I wouldn't go that far either; the structure of XQuery does look
to me like it's more amenable to optimization than XSLT.
But the '..' axis is definitely problematic.
XSLT is widely regarded as unsuitable for processing gigantic
documents because (as common wisdom has it) it's necessary to
keep the entire document in memory, or use a (much slower)

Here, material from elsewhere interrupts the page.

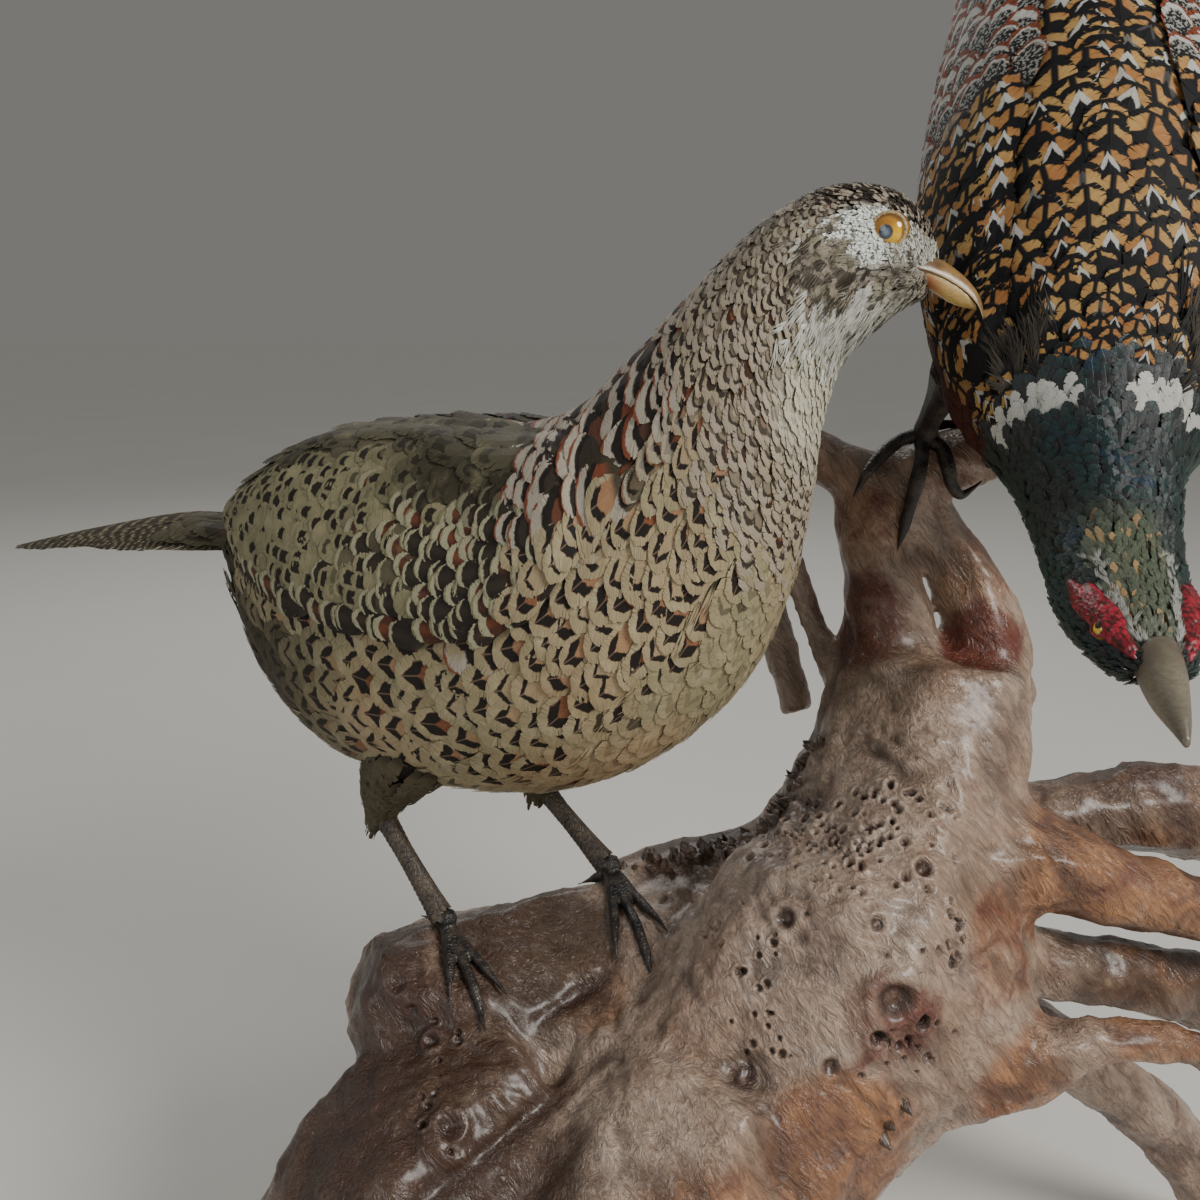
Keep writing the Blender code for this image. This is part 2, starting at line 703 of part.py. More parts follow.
def make_cock(wood, whole):
    """The second bird on the mount, as one solid."""
    cock = Bird(COCK_AT, COCK_YAW, COCK_STATIONS, COCK_HEAD_YAW, COCK_NECK_BEND_AT)
    last = len(COCK_STATIONS) - 1
    body = cock.loft("cock_pheasant", 0, last, 16, 12, "cock_plumage")
    bill = cock.loft("cock_bill", 0, len(COCK_BILL) - 1, 6, 7, "bill_horn", COCK_BILL)
    path = [(-11.5, 18.6), (-20.0, 28.5), (-30.0, 37.5), (-42.0, 44.5)]
    tips = (0.35, 0.48, 0.60, 0.72, 0.84)
    tail = cock.tail("cock_tail", path, COCK_TAIL_HALF_WIDTH, 1.1, tips, "cock_plumage", 10)
    wings = [
        cock.wing(f"cock_wing_{side}", COCK_WING, sign, "cock_plumage", 0.6, 4, 7)
        for side, sign in (("l", 1), ("r", -1))
    ]
    wattles = []
    for side in (1, -1):
        at = cock.point(13.1, side * 1.4, -8.5)
        wattles.append(ball(f"cock_wattle_{side}", at, (0.65, 1.1, 1.0), "cock_plumage", 6))
    grown = [bill, tail, *wings, *wattles]
    for side, (hip, below) in COCK_LEGS.items():
        top, ankle = (cock.point(s, w, u) for s, u, w in (hip, below))
        near, normal, _, _ = whole.find_nearest(ankle * CM)
        ankle = (near + normal * 0.5 * CM) / CM
        rows = [(*top, 1.9), (*top.lerp(ankle, 0.55), 1.1), (*ankle, 0.42)]
        grown.append(limb(f"cock_leg_{side}", rows, 6, "cock_plumage", 1))
        grown.append(foot(f"cock_foot_{side}", whole, ankle, COCK_TOES, "foot_dark", 5, 4))
    unite(body, *grown)
    carve(body, *wood)


def stand_on_origin():
    """One empty carries every part, so that the mount's bottom centre is the origin."""
    bpy.context.view_layer.update()
    parts = [obj for obj in bpy.data.objects if obj.type == "MESH"]
    corners = [v.co for obj in parts for v in obj.data.vertices]
    low = [min(c[i] for c in corners) for i in range(3)]
    high = [max(c[i] for c in corners) for i in range(3)]
    pair = bpy.data.objects.new("mounted_pair", None)
    bpy.context.scene.collection.objects.link(pair)
    pair.location = (-(low[0] + high[0]) / 2, -(low[1] + high[1]) / 2, -low[2])
    for obj in parts:
        obj.parent = pair


def main():
    clear_scene()
    wood, whole = make_wood()
    make_hen(wood, whole)
    make_cock(wood, whole)
    part_wood(wood)
    stand_on_origin()


main()
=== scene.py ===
import json
import math

import bpy
import numpy as np
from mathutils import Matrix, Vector, noise
from mathutils.kdtree import KDTree

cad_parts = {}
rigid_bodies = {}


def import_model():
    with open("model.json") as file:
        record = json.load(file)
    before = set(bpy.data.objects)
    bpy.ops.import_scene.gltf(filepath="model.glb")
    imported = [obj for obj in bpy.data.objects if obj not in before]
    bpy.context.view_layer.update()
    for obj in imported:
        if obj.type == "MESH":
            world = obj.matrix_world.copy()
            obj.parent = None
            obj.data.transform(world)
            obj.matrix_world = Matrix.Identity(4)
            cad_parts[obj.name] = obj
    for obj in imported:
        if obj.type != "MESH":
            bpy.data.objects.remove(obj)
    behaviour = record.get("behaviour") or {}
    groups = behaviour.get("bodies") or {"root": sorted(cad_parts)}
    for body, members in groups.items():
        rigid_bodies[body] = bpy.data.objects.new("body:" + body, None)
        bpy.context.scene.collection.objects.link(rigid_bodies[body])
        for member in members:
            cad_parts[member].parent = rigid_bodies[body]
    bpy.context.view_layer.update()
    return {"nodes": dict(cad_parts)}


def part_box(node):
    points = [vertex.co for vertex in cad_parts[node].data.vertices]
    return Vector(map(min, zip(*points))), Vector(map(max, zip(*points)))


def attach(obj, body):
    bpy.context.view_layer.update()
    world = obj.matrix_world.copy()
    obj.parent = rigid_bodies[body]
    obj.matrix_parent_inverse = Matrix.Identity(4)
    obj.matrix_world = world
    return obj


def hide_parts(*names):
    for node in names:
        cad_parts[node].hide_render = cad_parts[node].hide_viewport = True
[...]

database-backed persistent DOM. Whether this is true in fact
is an open research question, but in practice nobody has yet come
up with any other way to effectively implement XSLT, at least as
far as I know.
Except for the '..' and '->' operators, XQuery constructs can only look
"down the tree". This property would make it _much_ easier to
statically determine how much of the document needs to be kept
in memory. In fact with lazy evaluation and a bit of care,
you can obtain good space usage almost for free (see for example HaXML).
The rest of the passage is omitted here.